Nigeria and South Africa are locked in a diplomatic row after Africa’s economic giant threw out 125 visitors from the West African country last week.
South African immigration officials accused the Nigerians of having “improper documentation of yellow fever cards.” And on Tuesday Nigeria reiterated by denying entry to 28 South Africans on the same grounds.
“We are also deporting them back to South Africa. The Presidency has been notified of this action,” a Nigerian immigration official told reporters on Tuesday. “We will no longer overlook certain procedures, which we have condoned in the spirit of African brotherhood.”
South Africa’s immigration department had insisted that it did not accept the certificates for yellow fever vaccination from the Nigerians because the signatures on them were irregular. Nigeria lodged a formal protest with Pretoria over the matter.
The West African country’s diplomats in South Africa also expressed dissatisfaction over the treatment of Nigerians in that country.

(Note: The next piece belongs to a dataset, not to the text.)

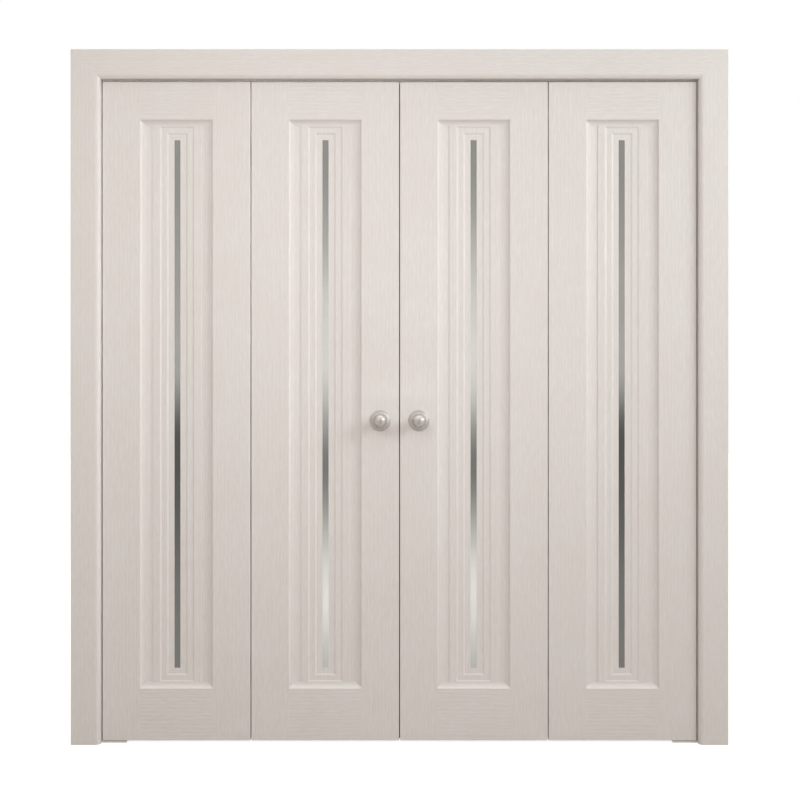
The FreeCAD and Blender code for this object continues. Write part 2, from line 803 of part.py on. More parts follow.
def bottom_pivot_pin(node, side):
    """Threaded foot pin with a hexagon for setting the leaf's height."""
    tip = "foot_pin_clear - floor_gap"
    body = turned(node, [
        ("0", tip),
        ("pin_radius - pin_tip", tip),
        ("pin_radius", tip + " + pin_tip"),
        ("pin_radius", "foot_pin_up"),
        ("0", "foot_pin_up"),
    ])
    corners = []
    for index in range(6):
        angle = math.radians(60 * index)
        corners.append((f"{math.cos(angle):.6f}*hex_radius", f"{math.sin(angle):.6f}*hex_radius"))
    low = "foot_plate_top - floor_gap + seat_play"
    sketch = loop_sketch(body, node + "_hexagon", "XY_Plane", corners, lift=low)
    extrude(body, "Pad", node + "_nut", sketch, f"-foot_flange_thick - seat_play - ({low})")
    place(body, f"{side}*pivot_x", "leaf_y", "floor_gap")
    return sub_part(body, node)


# Fold hinges.

def hinge_leaf(name, side, barrels):
    """One hinge leaf. barrels lists which of the three knuckles it carries."""
    body = new_body(name)
    pitch = "(barrel_high + barrel_play)"
    lows = [f"{index}*{pitch}" for index in range(3)]
    corners = [("hinge_plate_wide", "0"), ("hinge_plate_wide", "hinge_high")]
    if barrels == (0, 2):
        corners += [
            ("hinge_root", "hinge_high"),
            ("hinge_root", lows[2]),
            ("barrel_notch", lows[2]),
            ("barrel_notch", "barrel_high"),
            ("hinge_root", "barrel_high"),
            ("hinge_root", "0"),
        ]
    else:
        corners += [
            ("barrel_notch", "hinge_high"),
            ("barrel_notch", lows[1] + " + barrel_high"),
            ("hinge_root", lows[1] + " + barrel_high"),
            ("hinge_root", lows[1]),
            ("barrel_notch", lows[1]),
            ("barrel_notch", "0"),
        ]
    plate = loop_sketch(body, name + "_outline", "XZ_Plane", corners, lift="hinge_out", side=side)
    extrude(body, "Pad", name + "_plate", plate, "hinge_plate_thick", reverse=True)
    rings = [("0", "0", "barrel_radius"), ("0", "0", "hinge_pin_bore")]
    for index in barrels:
        ring = circle_sketch(body, f"{name}_ring_{index}", "XY_Plane", rings, lift=lows[index])
        extrude(body, "Pad", f"{name}_barrel_{index}", ring, "barrel_high")
    return body


hinge_heights = [
    "hinge_end",
    "(leaf_high - hinge_high)/2",
    "leaf_high - hinge_end - hinge_high",
]


def repeat(original, name):
    """The piece at the three hinge heights."""
    members = [place(original, z=hinge_heights[0])]
    for index in (1, 2):
        members.append(copy_of(original, f"{name}_{index}", z=hinge_heights[index]))
    return members


def hinges(door, side):
    pivot = repeat(hinge_leaf(door + "_pivot_hinge_leaf", side, (0, 2)), door + "_pivot_copy")
    pin = doc.addObject("Part::Cylinder", door + "_hinge_pin")
    pin.setExpression("Radius", cells("hinge_pin_radius"))
    pin.setExpression("Height", cells("hinge_high"))
    pins = repeat(pin, door + "_pin_copy")
    lead = repeat(hinge_leaf(door + "_lead_hinge_leaf", -side, (1,)), door + "_lead_copy")
    fixed = group(door + "_pivot_hinge_plates_and_pins", pivot + pins)
    moving = group(door + "_lead_hinge_plates", lead)
    for compound in (fixed, moving):
        place(compound, f"{side}*fold_x", "hinge_y", "floor_gap")


# Knobs.

def rose(node, side):
    """Stepped, domed base plate of a knob. Turned about its own Z, then laid towards -Y."""
    body = turned(node, [
        ("spigot_radius + seat_play", "0"),
        ("rose_radius", "0"),
        ("rose_radius", "rose_rim - rose_edge"),
        ("rose_radius - rose_edge", "rose_rim"),
        ("rose_step_radius", "rose_rim"),
        ("rose_step_radius - rose_edge", "rose_step_high"),
        ("rose_crown_radius", "rose_crown_high"),
        ("spigot_radius + seat_play", "rose_crown_high"),
    ])
    place(body, f"{side}*knob_x", "leaf_y - leaf_half", "knob_z", axis=(1, 0, 0), turn=90)
    return sub_part(body, node)


def knob(node, side):
    """Ball knob on a short neck that stands on the rose, with a spigot through it."""
    ball_start = "knob_centre - sqrt(knob_radius^2 - neck_radius^2)"
    body = turned(node, [
        ("0", "0"),
        ("spigot_radius", "0"),
        ("spigot_radius", "rose_crown_high"),
        ("neck_radius + neck_flare", "rose_crown_high"),
        ("neck_radius", "rose_crown_high + neck_flare"),
        ("neck_radius", ball_start, "knob_radius", 1),
        ("knob_radius", "knob_centre", "knob_radius", 1),
        ("0", "knob_reach"),
    ])
    place(body, f"{side}*knob_x", "leaf_y - leaf_half", "knob_z", axis=(1, 0, 0), turn=90)
    return sub_part(body, node)


# Whole door.

def door_hardware(door, side):
    top_bracket(door + "_top_pivot_bracket", side)
    bottom_bracket(door + "_bottom_pivot_bracket", side)
    pivot_sleeves(door + "_pivot_sleeves", side)
    guide_sleeve(door + "_guide_sleeve", side)
    top_pivot_pin(door + "_top_pivot_pin", side)
    bottom_pivot_pin(door + "_bottom_pivot_pin", side)
    guide_pin(door + "_guide_pin", side)
    guide_roller(door + "_guide_roller", side)
    pin_spring(door + "_pivot_spring", f"{side}*pivot_x")
    pin_spring(door + "_guide_spring", f"{side}*guide_x")
    hinges(door, side)
    rose(door + "_knob_rose", side)
    knob(door + "_knob", side)


def check_document():
    for thing in doc.Objects:
        if "Invalid" in thing.State or "Error" in thing.State:
            raise RuntimeError(f"{thing.Label}: {thing.State}")
        if thing.TypeId in ("PartDesign::Pocket", "PartDesign::Mirrored"):
            before = thing.BaseFeature.Shape.Volume
            if thing.Shape.Volume >= before - 1e-3:
                raise RuntimeError(f"{thing.Label} cuts nothing")
    for thing in sub_parts:
        shape = thing.Shape
        if shape.isNull() or not shape.isValid() or not shape.Solids:
            raise RuntimeError(f"{thing.Label}: bad shape")


def write_parts():
    for thing in sub_parts:
        thing.Shape.exportStep(f"parts/{thing.Label}.step")


fill_sheet()
leaves()
side_jamb("jamb_left", -1)
side_jamb("jamb_right", 1)
head_jamb()
side_casing("casing_left", -1)
side_casing("casing_right", 1)
head_casing()
top_track()
track_snubber()
door_hardware("left", -1)
door_hardware("right", 1)
doc.recompute()
check_document()
write_parts()
print(len(sub_parts), "sub-parts written")
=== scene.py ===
import math

import bpy
from mathutils import Matrix, Vector


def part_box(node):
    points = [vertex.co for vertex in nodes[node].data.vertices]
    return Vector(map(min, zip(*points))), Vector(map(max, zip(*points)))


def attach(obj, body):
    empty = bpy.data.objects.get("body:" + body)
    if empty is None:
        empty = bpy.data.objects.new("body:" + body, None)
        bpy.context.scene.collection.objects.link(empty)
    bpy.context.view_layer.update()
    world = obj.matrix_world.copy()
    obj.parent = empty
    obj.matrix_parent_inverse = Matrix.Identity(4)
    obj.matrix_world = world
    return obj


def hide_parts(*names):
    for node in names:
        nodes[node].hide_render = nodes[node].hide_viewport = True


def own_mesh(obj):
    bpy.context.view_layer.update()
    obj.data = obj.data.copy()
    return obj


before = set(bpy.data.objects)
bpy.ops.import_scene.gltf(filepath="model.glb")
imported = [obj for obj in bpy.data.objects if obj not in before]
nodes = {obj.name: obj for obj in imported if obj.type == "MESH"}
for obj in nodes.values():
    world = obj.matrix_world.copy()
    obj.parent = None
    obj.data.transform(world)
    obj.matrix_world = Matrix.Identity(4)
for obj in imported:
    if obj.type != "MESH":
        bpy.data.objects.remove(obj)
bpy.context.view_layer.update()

# Bifold closet door: paint, mirror, metals, small hardware and a plain studio.
# Metres. X runs along the opening, Y goes into the closet, Z up.

doors = {"left": -1, "right": 1}
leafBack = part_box("left_lead_leaf_top_rail")[1].y
print("frame loaded:", len(nodes), "nodes")


def addNode(tree, kind, x, y, **settings):
    node = tree.nodes.new(kind)
    node.location = (x, y)
    for name, setting in settings.items():
        setattr(node, name, setting)
    return node


def join(tree, start, end):
    tree.links.new(start, end)


def tone(red, green, blue):  # screen colour, 0 to 255, as the linear colour a shader takes
    mixed = [((part / 255 + 0.055) / 1.055) ** 2.4 for part in (red, green, blue)]
    return (*mixed, 1.0)


def newGroup(name, inputs, outputs):
    group = bpy.data.node_groups.new(name, "ShaderNodeTree")
    for label, kind, start in inputs:
        socket = group.interface.new_socket(label, in_out="INPUT", socket_type=kind)
        if start is not None:
            socket.default_value = start
    for label, kind in outputs:
        group.interface.new_socket(label, in_out="OUTPUT", socket_type=kind)
    return group, addNode(group, "NodeGroupInput", -900, 0), addNode(group, "NodeGroupOutput", 900, 0)


def stretch(tree, source, x, y, scale, offset=(0, 0, 0), turn=(0, 0, 0)):
    mapping = addNode(tree, "ShaderNodeMapping", x, y)
    mapping.inputs["Location"].default_value = offset
    mapping.inputs["Rotation"].default_value = turn
    mapping.inputs["Scale"].default_value = scale
    join(tree, source, mapping.inputs["Vector"])
    return mapping.outputs["Vector"]


def noise(tree, vector, x, y, scale, detail=2.0, rough=0.5):
    texture = addNode(tree, "ShaderNodeTexNoise", x, y)
    texture.inputs["Scale"].default_value = scale
    texture.inputs["Detail"].default_value = detail
    texture.inputs["Roughness"].default_value = rough
    join(tree, vector, texture.inputs["Vector"])
    return texture.outputs["Fac"]


def calc(tree, operation, x, y, *values, clamp=False):
    step = addNode(tree, "ShaderNodeMath", x, y, operation=operation, use_clamp=clamp)
    for index, given in enumerate(values):
        if isinstance(given, (int, float)):
            step.inputs[index].default_value = given
        else:
            join(tree, given, step.inputs[index])
    return step.outputs[0]


def spread(tree, value, x, y, low, high, newLow=0.0, newHigh=1.0):
    ranged = addNode(tree, "ShaderNodeMapRange", x, y, interpolation_type="SMOOTHSTEP")
    ranged.inputs["From Min"].default_value = low
    ranged.inputs["From Max"].default_value = high
    ranged.inputs["To Min"].default_value = newLow
    ranged.inputs["To Max"].default_value = newHigh
    join(tree, value, ranged.inputs["Value"])
    return ranged.outputs["Result"]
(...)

They demanded that those deported be refunded the travel costs.
But whilst observes have already begun predicting a fall out between Africa’s two largest economies, reports of alleged ill-treatment of Nigerians in South Africa is not new.
Nigerian nationals are often depicted as criminals in high profile South Africa movies and have reportedly become targets of immigration and police scrutiny. And at one time former Nigerian President Olusegun Obasanjo was also forced to investigate the alleged abuse during a visit to South Africa.
High-profile victims of South African antagonism toward Nigerian visitors include Nobel laureate, Professor Wole Soyinka, who later received an official apology. Former Aviation minister, Kema Chikwe, was detained by immigration officials in 2001 who insisted that she must be vaccinated against yellow fever and quarantined.
Questions over the vanishing hospitality once shown by South Africa towards Nigerians in apparent appreciation for supporting the anti-apartheid movement abound in the aftermath of the controversy. But South Africans allege that Nigerian organised crime groups; mostly involved in illegal drug trafficking has grown over the years.
During the apartheid era in South Africa, the Nigerian government issued more than 300 passports to South Africans seeking to travel abroad as part of its support for the struggle.